• [Work to do]
Begin at the line containing "Keep writing the" in the entries below and end at the line containing "number socket that"; transcribe that range exactly and nothing outside it.

• [Information given]
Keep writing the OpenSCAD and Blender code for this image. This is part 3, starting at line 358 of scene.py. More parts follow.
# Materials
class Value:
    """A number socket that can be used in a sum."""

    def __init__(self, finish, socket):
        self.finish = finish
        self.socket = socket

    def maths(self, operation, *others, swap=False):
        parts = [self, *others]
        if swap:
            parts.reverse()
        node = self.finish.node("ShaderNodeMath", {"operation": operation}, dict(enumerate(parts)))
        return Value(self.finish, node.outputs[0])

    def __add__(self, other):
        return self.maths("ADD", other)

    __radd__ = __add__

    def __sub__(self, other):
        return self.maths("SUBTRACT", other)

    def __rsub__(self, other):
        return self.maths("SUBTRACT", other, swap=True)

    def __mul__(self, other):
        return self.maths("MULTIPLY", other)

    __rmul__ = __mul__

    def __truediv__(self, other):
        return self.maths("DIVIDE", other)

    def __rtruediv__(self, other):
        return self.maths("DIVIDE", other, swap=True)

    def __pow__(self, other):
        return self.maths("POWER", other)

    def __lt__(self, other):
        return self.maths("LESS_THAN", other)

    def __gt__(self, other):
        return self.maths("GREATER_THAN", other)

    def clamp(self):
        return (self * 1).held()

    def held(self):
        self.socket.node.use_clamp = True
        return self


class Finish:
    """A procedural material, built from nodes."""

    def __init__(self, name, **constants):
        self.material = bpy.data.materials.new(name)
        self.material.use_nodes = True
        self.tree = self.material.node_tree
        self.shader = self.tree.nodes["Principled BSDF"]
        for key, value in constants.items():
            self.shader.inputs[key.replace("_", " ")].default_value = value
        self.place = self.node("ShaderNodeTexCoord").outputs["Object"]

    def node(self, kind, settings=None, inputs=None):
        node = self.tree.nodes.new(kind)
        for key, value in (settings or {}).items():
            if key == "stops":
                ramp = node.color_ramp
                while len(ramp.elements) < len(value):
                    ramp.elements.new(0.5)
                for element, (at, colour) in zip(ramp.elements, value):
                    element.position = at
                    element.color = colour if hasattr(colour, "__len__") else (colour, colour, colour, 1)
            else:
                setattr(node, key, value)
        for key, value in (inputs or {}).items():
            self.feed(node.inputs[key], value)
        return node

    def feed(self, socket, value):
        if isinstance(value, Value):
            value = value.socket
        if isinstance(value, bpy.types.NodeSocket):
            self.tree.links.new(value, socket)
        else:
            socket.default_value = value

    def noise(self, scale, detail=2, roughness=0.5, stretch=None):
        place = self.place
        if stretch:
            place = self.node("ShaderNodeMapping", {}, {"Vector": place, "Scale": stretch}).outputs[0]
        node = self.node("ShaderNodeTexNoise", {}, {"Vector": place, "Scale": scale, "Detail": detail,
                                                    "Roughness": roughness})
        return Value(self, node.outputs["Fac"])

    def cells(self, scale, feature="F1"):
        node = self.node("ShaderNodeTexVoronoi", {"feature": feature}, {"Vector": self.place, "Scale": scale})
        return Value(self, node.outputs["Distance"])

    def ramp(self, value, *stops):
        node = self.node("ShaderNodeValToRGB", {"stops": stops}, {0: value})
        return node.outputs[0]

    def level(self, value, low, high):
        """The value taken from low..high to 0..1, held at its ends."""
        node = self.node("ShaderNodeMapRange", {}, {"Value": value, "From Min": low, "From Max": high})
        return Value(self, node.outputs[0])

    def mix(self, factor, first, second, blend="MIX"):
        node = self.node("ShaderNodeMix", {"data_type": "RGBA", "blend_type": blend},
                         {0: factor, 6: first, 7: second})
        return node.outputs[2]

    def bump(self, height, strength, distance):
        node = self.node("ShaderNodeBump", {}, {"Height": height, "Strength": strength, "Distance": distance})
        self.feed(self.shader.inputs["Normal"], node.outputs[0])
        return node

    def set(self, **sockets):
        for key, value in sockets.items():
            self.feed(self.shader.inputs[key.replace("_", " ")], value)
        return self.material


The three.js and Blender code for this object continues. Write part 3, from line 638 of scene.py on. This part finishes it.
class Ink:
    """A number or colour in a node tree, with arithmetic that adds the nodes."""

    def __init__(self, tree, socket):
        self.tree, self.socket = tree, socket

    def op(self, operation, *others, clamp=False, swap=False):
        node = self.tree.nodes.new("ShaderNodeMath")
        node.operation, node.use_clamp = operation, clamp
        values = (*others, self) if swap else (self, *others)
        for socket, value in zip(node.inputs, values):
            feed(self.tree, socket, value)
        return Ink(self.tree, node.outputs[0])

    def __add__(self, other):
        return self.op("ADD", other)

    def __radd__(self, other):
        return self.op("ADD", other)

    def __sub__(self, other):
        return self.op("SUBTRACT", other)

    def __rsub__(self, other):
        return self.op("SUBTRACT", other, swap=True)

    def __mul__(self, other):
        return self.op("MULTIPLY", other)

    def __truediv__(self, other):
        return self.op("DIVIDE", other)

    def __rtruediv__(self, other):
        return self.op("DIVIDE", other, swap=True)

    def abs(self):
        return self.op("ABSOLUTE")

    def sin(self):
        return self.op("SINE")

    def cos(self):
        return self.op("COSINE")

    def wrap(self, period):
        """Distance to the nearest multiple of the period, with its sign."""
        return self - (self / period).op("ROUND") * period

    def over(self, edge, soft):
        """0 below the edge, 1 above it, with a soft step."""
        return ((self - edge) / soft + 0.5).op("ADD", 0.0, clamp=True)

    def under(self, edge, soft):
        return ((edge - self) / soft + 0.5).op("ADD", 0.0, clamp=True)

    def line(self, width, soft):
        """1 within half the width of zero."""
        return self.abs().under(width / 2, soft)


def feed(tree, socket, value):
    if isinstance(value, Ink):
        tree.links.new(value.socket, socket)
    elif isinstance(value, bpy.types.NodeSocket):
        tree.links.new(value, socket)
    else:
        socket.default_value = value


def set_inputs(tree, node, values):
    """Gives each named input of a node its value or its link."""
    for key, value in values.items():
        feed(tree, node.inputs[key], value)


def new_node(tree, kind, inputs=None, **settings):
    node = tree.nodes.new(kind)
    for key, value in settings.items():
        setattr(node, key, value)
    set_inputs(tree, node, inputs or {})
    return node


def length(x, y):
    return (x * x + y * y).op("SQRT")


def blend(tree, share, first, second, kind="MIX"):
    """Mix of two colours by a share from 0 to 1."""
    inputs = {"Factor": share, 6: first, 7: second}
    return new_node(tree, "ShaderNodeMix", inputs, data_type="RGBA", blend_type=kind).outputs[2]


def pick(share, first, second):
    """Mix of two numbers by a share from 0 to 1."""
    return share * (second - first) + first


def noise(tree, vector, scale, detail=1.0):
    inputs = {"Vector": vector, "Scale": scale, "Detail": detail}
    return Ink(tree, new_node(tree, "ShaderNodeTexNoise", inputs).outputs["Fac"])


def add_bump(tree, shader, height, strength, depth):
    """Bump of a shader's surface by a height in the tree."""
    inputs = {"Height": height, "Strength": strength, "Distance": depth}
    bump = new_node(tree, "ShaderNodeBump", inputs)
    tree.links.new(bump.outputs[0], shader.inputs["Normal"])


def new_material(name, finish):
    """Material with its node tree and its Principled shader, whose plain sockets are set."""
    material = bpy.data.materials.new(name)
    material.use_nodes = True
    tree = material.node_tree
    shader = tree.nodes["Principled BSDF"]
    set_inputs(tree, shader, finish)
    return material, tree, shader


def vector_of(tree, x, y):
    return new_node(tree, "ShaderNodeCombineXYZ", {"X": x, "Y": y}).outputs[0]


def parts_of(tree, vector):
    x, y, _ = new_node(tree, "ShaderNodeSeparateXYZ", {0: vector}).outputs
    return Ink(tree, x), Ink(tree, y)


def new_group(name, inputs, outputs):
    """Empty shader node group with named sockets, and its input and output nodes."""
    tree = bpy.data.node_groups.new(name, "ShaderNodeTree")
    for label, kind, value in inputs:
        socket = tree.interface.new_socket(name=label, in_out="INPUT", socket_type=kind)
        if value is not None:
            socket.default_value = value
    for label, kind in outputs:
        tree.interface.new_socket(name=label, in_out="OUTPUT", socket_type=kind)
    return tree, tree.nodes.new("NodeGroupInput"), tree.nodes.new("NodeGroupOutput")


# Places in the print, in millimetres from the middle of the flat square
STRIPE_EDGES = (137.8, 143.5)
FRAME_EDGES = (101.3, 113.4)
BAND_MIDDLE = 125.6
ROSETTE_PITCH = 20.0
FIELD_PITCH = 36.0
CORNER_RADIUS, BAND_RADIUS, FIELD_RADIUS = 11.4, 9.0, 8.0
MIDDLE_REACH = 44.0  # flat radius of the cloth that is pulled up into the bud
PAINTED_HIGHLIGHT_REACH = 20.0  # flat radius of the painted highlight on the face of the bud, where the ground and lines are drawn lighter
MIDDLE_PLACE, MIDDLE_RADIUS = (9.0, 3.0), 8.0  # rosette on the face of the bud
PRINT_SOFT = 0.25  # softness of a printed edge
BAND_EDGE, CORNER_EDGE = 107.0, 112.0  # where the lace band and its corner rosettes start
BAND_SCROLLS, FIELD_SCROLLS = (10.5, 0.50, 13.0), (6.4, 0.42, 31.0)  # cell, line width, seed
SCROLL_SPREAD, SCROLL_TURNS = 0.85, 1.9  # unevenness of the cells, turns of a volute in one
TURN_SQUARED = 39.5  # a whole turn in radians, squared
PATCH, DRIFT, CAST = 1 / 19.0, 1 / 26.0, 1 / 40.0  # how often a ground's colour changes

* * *

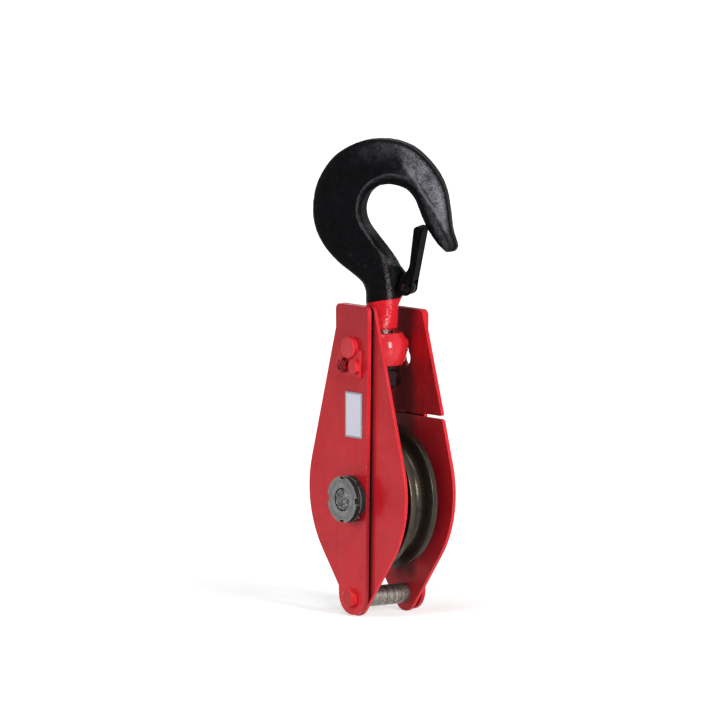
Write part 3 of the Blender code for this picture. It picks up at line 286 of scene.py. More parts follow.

• [Answer to the exercise]
Keep writing the OpenSCAD and Blender code for this image. This is part 3, starting at line 358 of scene.py. More parts follow.
# Materials
class Value:
    """A number socket that can be used in a sum."""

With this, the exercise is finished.